Freedom, and the Genie of Lower Human Nature
Kant’s work focused on freedom, very much following issues raised by Lutheran Protestantism. Kant’s identification of freedom used the subjective experience of moral choice as its occasion. There are moments when a person can be aware of the freedom to act either according to a principle that could be willed as a universal rule or entirely from immediate self-interest. In those moments a person can be aware of freedom to take the leap one way or the other. That moment of moral decision is direct acquaintance with freedom. On Kant’s view, exactly that freedom is the thing-in-itself as experienced inwardly. The ultimate principle is one thing-in-itself, freedom, as experienced directly by individuals in the subjectivity of their moral decisions. It is in stark contrast to the world of outward phenomena, the world of objects present in perception. In that outward world of measurement and science all is found to be determined by the principle of cause and effect. For Kant, phenomena (outward appearances) display a complete scientific determinism, but the moment of moral choice, the choice between acting from a universal principle of justice instead of from a self-gratifying impulse, can be experienced undeniably as freedom. The main duality in this vision seems to be between ‘inward’ experience of freedom and ‘outward’ experience of determinism, but the higher vs lower conflict is still present within inward experience. It is present in the alternatives the free chooser must consider: the moral rule or simple self-gratification. Of course in Kant a choice of the moral rule manifests the higher human nature, and self-interest a lower humanity. Since the exercise of moral freedom is transcendent for Kant, it is a vision of transcendence on the level of the individual.

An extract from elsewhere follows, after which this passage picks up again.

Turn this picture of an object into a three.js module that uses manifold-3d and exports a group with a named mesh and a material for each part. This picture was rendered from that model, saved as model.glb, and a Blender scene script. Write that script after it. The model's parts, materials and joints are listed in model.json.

Kant’s idealism, with freedom as thing-in-itself or metaphysical nature, reduced “body” or “substance” to a misunderstanding or a mistaken impression. Fundamental reality became spiritual or subjective, what it is that can exercise freedom. In Kant, the direct personal experience of freedom is immediate awareness of identity with the ultimate thing-in-itself. For a person facing a moral choice to be truly free, the leap one way and not another must be created in the instant of decision. The assertion of rationality was not dependent on cultural norms but on individual creativity. The free agency of subjectivity is identified with strategic rationality creating a balancing force against animal impulse. Acting on the principle was always the actuality of freedom, the higher power, in Kant, but it is especially discernible when noticed against a contrasting self-interested impulse. Acting on the principle would never happen on impulse, because a mental process of inventing a rule had to be accomplished first. So acting on the principle is always deliberate. Freedom requires creativity. The individual is the author of moral choices and actions. Creativity for Kant was not very colourful but it was fundamental and crucial, and his idealism rests on it.

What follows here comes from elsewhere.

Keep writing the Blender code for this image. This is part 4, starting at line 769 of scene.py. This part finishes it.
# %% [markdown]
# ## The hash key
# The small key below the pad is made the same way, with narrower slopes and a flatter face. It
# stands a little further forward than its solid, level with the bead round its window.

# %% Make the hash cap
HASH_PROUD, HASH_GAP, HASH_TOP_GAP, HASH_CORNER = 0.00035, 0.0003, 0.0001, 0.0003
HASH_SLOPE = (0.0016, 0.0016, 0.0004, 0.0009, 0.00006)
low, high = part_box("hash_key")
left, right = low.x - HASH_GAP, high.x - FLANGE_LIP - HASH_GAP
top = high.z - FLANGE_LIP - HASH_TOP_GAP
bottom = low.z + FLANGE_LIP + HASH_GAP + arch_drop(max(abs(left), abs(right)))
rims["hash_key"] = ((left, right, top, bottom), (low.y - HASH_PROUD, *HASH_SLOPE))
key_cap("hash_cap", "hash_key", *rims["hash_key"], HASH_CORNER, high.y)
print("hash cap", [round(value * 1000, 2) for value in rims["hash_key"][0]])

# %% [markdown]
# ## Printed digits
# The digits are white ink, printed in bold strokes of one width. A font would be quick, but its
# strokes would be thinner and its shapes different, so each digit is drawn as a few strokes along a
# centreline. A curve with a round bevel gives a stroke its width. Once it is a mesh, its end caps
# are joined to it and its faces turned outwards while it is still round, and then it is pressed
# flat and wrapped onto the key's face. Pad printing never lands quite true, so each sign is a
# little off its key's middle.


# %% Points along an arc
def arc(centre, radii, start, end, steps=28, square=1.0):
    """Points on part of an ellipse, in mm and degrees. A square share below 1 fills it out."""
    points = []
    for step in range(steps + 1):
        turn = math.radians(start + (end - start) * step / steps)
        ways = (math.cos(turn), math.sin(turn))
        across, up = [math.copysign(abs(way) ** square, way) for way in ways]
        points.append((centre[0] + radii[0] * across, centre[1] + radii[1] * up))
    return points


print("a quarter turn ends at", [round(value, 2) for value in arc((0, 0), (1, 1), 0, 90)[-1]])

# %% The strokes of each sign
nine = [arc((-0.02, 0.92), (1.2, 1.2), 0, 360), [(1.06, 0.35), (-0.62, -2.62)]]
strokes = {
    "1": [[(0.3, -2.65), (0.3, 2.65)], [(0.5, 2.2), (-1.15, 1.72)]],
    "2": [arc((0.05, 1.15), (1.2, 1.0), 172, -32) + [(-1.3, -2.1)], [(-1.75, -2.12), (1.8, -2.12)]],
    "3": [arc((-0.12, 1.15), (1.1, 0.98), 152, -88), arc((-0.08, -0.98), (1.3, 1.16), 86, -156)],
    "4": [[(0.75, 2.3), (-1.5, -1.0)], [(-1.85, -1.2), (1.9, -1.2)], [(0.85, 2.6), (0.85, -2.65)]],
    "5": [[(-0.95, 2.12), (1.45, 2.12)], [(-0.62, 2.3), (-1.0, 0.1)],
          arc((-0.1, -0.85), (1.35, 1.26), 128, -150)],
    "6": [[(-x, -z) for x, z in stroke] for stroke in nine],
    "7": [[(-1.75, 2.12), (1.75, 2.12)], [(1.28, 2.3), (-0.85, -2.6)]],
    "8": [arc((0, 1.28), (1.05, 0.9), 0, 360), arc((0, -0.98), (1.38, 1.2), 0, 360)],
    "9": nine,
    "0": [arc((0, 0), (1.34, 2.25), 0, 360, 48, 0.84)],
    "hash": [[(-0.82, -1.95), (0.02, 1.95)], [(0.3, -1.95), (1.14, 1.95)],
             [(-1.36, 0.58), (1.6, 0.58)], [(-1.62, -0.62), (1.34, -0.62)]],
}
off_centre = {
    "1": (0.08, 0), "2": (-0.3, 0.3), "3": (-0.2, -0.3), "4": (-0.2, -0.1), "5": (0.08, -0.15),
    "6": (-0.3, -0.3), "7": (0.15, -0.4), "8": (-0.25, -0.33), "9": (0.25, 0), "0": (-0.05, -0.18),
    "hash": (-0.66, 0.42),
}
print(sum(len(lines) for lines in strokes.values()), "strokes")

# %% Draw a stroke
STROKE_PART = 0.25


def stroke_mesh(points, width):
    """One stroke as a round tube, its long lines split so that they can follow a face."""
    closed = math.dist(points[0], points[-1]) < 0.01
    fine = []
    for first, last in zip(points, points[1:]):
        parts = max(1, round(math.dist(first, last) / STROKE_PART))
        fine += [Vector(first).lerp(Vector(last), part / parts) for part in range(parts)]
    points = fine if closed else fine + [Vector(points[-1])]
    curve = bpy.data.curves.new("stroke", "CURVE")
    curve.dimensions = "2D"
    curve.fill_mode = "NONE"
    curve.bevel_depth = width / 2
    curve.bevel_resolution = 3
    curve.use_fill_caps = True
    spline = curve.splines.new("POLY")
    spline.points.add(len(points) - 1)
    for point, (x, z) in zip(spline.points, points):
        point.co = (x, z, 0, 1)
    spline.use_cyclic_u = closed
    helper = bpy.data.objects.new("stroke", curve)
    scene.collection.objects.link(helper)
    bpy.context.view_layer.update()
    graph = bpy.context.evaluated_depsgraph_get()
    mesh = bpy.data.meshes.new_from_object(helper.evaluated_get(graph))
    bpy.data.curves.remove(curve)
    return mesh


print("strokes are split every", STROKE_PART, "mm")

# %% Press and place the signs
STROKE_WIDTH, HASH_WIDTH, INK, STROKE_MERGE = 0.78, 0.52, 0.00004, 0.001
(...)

Even though the impression human perceivers have of the objective world is pervaded with psychological contributions on Kant’s view, he remained convinced that the impression still bears some unidentifiable relation to a thing-in-itself which exists externally prior to being experienced. Consequently, even though there is inward experience of freedom in intelligence and outward determinism in nature, it is not legitimate to impose the system or principles of one side on the other to declare a tidy monism. You can’t justify an exclusive preference for inner experience or outer experience as the grounding of everything, since there is such a stark discontinuity between them. Embracing that irreducible discontinuity for the broader understanding it enables is exemplified also by the Stoic treatment of Logos, Luther and the inward leap of faith, and Schopenhaur’s explicit double-aspect reality.

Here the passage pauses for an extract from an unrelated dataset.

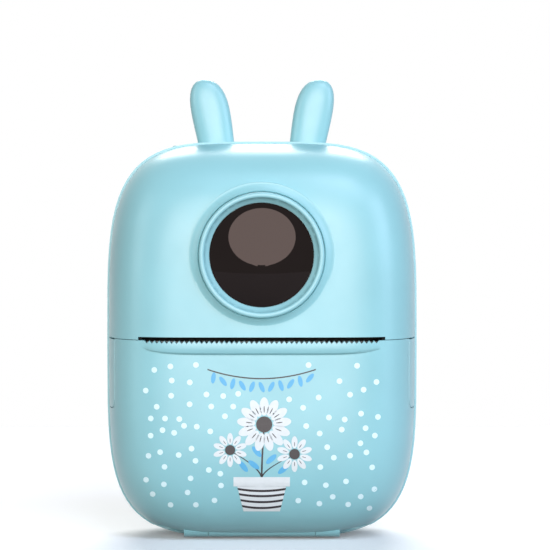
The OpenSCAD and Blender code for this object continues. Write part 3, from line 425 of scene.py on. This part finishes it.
def pad_printed_ink(name, colour, roughness=0.4):
    """Ink, pad printed: flat and even, slightly varied in thickness."""

    def pattern(tree, place):
        return {
            "Base Color": mottle(tree, place, shade(colour, 0.96), shade(colour, 1.0), 1.2),
            "Roughness": varied(tree, place, roughness - 0.04, roughness + 0.04, 0.8),
            "Normal": grain(tree, place, 0.4, 0.005),
        }

    return finish(name, {"IOR": 1.5}, pattern)


# ------------------------------------------------------------------------------------ modelling help


def select_only(*objects):
    """Selects these objects alone, the first one active, in object mode."""
    if bpy.context.mode != "OBJECT":
        bpy.ops.object.mode_set(mode="OBJECT")
    bpy.ops.object.select_all(action="DESELECT")
    for chosen in objects:
        chosen.select_set(True)
    bpy.context.view_layer.objects.active = objects[0]


def settle(piece):
    """Puts a piece's place, turn and scale in its mesh, so that its object sits at the origin."""
    select_only(piece)
    bpy.ops.object.transform_apply(location=True, rotation=True, scale=True)


def join(name, parts):
    """Joins parts into one piece that sits at the origin."""
    select_only(*parts)
    bpy.ops.object.join()
    piece = bpy.context.active_object
    piece.name = piece.data.name = name
    settle(piece)
    return piece


def paint(piece, material):
    """Gives the whole piece one material."""
    piece.data.materials.clear()
    piece.data.materials.append(material)


def skin(node, name, material, angle=30):
    """A smooth-shaded copy of a CAD node's mesh, which stands for that node."""
    source = frame["nodes"][node]
    piece = bpy.data.objects.new(name, source.data.copy())
    piece.data.name = name
    bpy.context.scene.collection.objects.link(piece)
    select_only(piece)
    bpy.ops.mesh.customdata_custom_splitnormals_clear()
    bpy.ops.object.mode_set(mode="EDIT")
    bpy.ops.mesh.select_all(action="SELECT")
    bpy.ops.mesh.remove_doubles(threshold=0.002 * MM)
    bpy.ops.object.mode_set(mode="OBJECT")
    bpy.ops.object.shade_smooth_by_angle(angle=math.radians(angle))
    paint(piece, material)
    bodies = frame["record"]["behaviour"]["bodies"]
    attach(piece, next(body for body, nodes in bodies.items() if node in nodes))
    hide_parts(node)
    return piece


def case_normal(point, case):
    """How far a point in mm is from one half of the casing, and the casing's outward normal there."""
    height = case["up"] if point.z > CASE_MIDDLE_Z else case["down"]
    across, tall = point.x / case["half_width"], (point.z - CASE_MIDDLE_Z) / height
    power, fullness, depth = CASE_CORNER_POWER, case["fullness"], case["depth"]
    radius = max((abs(across) ** power + abs(tall) ** power) ** (1 / power), 1e-6)
    left = max(1 - radius**fullness, 1e-5)
    swell = 1 / case["round"]
    slope = -depth * swell * left ** (swell - 1) * fullness * radius ** (fullness - 1)
    spread = radius ** (1 - power)
    along_x = spread * abs(across) ** (power - 1) * math.copysign(1, across) / case["half_width"]
    along_z = spread * abs(tall) ** (power - 1) * math.copysign(1, tall) / height
    normal = Vector((-slope * along_x, 1, -slope * along_z)) * math.copysign(1, depth)
    off = point.y - CASE_PART_Y - depth * left**swell
    return abs(off) / normal.length, normal.normalized()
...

Kant’s response to Spinoza and Hume, both of the latter ‘philosophizing’ aspects of Calvinism, inspired a great pulse of philosophical creativity, especially in Germany. Kant’s identification of a subjective experience of freedom inspired subsequent German idealism, Romanticism, and Existentialism all the way to Sartre at the middle of the twentieth century. In answering scientific determinism, romantic philosophers, originating with Johann Gottlieb Fichte (1762-1814) tried imposing the inner subjective side of experience onto everything, in a mirror-image of Spinoza’s declaration of his preference for outward determinism. Fichte declared preference for the subjective aspect of experience as a revelation of fundamental cosmic nature. The claim is that it is less denying of important dimensions of experience, more inclusive of the richness of experience, to give preference to the inward side, subjective intelligence, than to declare an objectivist monism. In romanticism, whimsy and creative spontaneity were the portal to the individual’s freedom over stark scientific determinism. On the question of the relative merits of rationality as compared to bestial lusts and impulses, romantics departed from the mainstream of humanist rationalism by expressing a certain contempt for strict rationality and an admiration for nature, unrestrained energy, and boldly quirky individualism.